◆ WHAT IS ASKED:
Copy the data exactly from the line that contains "# The origin" through the line that contains "obj.matrix_parent_inverse = Matrix.Identity(4)", keeping both end lines and leaving out everything else.

######

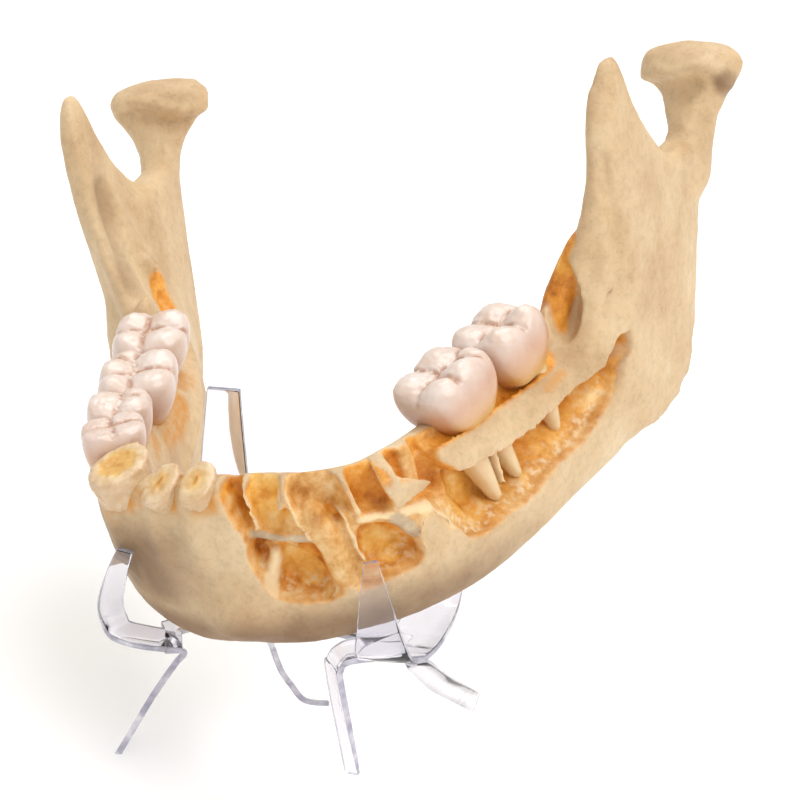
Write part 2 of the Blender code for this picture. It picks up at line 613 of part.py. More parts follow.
def smoothLine(points, steps):
    """Rounded line through the points, with the given number of steps between each two."""
    line = []
    for i in range(len(points) - 1):
        a, b, c, d = (points[max(i - 1, 0)], points[i], points[i + 1],
                      points[min(i + 2, len(points) - 1)])
        for k in range(steps):
            t = k / steps
            line.append(0.5 * (2 * b + (c - a) * t + (2 * a - 5 * b + 4 * c - d) * t ** 2
                               + (3 * b - a - 3 * c + d) * t ** 3))
    line.append(points[-1])
    return line


def stripMesh(name, pairs, steps):
    """Bent strip of sheet between two edge lines."""
    first = smoothLine([Vector(pair[0]) for pair in pairs], steps)
    second = smoothLine([Vector(pair[1]) for pair in pairs], steps)
    middle = [0.5 * (a + b) for a, b in zip(first, second)]
    rings = []
    for i, (a, b) in enumerate(zip(first, second)):
        run = middle[min(i + 1, len(middle) - 1)] - middle[max(i - 1, 0)]
        half = (b - a).cross(run).normalized() * 0.5 * sheetThick
        rings.append([a - half, b - half, b + half, a + half])
    return loftMesh(name, rings)


stand = linkObject("display_stand", stripMesh("display_stand", crossBar, 2), jawCollection)
stand.data.materials.append(clearMaterial)
standStrips = {
    "cradle_strip": (cradleStrip, 2), "left_prong_strip": (leftProng, 2),
    "back_arm_strip": (backArm, 2), "front_leg_strip": (frontLeg, 1),
    "side_leg_strip": (sideLeg, 2), "left_leg_strip": (leftLeg, 1),
    "back_leg_strip": (backLeg, 2), "rear_leg_strip": (rearLeg, 1),
}
for name, (pairs, steps) in standStrips.items():
    addBoolean(stand, linkObject(name, stripMesh(name, pairs, steps), cutterCollection), "UNION")
tableMesh = bpy.data.meshes.new("table_cut")
tableShape = bmesh.new()
tableSize = 200.0 * unit
bmesh.ops.create_cube(tableShape, size=tableSize,
                      matrix=Matrix.Translation((0.0, 0.0, -0.5 * tableSize)))
tableShape.to_mesh(tableMesh)
tableShape.free()
addBoolean(stand, linkObject("table_cut", tableMesh, cutterCollection))


def boundsOf(items):
    """World box round the finished shapes of the given objects."""
    depsgraph = bpy.context.evaluated_depsgraph_get()
    points = []
    for item in items:
        finished = item.evaluated_get(depsgraph)
        points += [finished.matrix_world @ vertex.co for vertex in finished.data.vertices]
    low = Vector([min(point[axis] for point in points) for axis in range(3)])
    high = Vector([max(point[axis] for point in points) for axis in range(3)])
    return low, high


# The origin lies on the table, under the middle of the whole.
bpy.context.view_layer.update()
low, high = boundsOf(jawCollection.objects)
middle = Vector((0.5 * (low.x + high.x), 0.5 * (low.y + high.y), low.z))
for item in list(jawCollection.objects) + list(cutterCollection.objects):
    item.matrix_world = Matrix.Translation(-middle) @ item.matrix_world
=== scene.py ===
import math

import bpy
import numpy as np
from mathutils import Euler, Matrix, Vector, noise


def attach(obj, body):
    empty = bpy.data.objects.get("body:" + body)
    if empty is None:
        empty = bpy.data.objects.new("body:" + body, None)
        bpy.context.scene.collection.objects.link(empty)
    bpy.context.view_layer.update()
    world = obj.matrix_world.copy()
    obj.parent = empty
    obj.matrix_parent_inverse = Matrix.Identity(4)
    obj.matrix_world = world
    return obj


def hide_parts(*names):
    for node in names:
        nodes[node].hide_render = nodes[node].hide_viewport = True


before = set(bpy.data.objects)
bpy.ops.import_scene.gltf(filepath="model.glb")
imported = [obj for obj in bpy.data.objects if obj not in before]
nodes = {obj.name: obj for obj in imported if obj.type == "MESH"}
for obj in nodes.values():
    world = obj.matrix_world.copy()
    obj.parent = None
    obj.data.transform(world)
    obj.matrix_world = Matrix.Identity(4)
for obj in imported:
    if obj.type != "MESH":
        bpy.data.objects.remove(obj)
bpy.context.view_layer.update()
mm = 0.001
print("frame loaded:", len(nodes), "nodes")


# an sRGB hex colour as the linear values a shader takes
def toLinear(hexColour):
    channels = [int(hexColour[i:i + 2], 16) / 255 for i in (1, 3, 5)]
    return [c / 12.92 if c <= 0.04045 else ((c + 0.055) / 1.055) ** 2.4 for c in channels] + [1.0]


# adds one shader node; settings name an input or a property, links name (node, output)
def addNode(tree, kind, settings=None, links=None):
    node = tree.nodes.new("ShaderNode" + kind)
    values = dict(settings or {})
    for name in [n for n in values if isinstance(n, str) and hasattr(node, n)]:
        setattr(node, name, values.pop(name))
    for name, value in values.items():
        node.inputs[name].default_value = value
    for name, (source, output) in (links or {}).items():
        tree.links.new(source.outputs[output], node.inputs[name])
    return node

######

◆ OUTPUT FOR THIS EXERCISE:
# The origin lies on the table, under the middle of the whole.
bpy.context.view_layer.update()
low, high = boundsOf(jawCollection.objects)
middle = Vector((0.5 * (low.x + high.x), 0.5 * (low.y + high.y), low.z))
for item in list(jawCollection.objects) + list(cutterCollection.objects):
    item.matrix_world = Matrix.Translation(-middle) @ item.matrix_world
=== scene.py ===
import math

import bpy
import numpy as np
from mathutils import Euler, Matrix, Vector, noise


def attach(obj, body):
    empty = bpy.data.objects.get("body:" + body)
    if empty is None:
        empty = bpy.data.objects.new("body:" + body, None)
        bpy.context.scene.collection.objects.link(empty)
    bpy.context.view_layer.update()
    world = obj.matrix_world.copy()
    obj.parent = empty
    obj.matrix_parent_inverse = Matrix.Identity(4)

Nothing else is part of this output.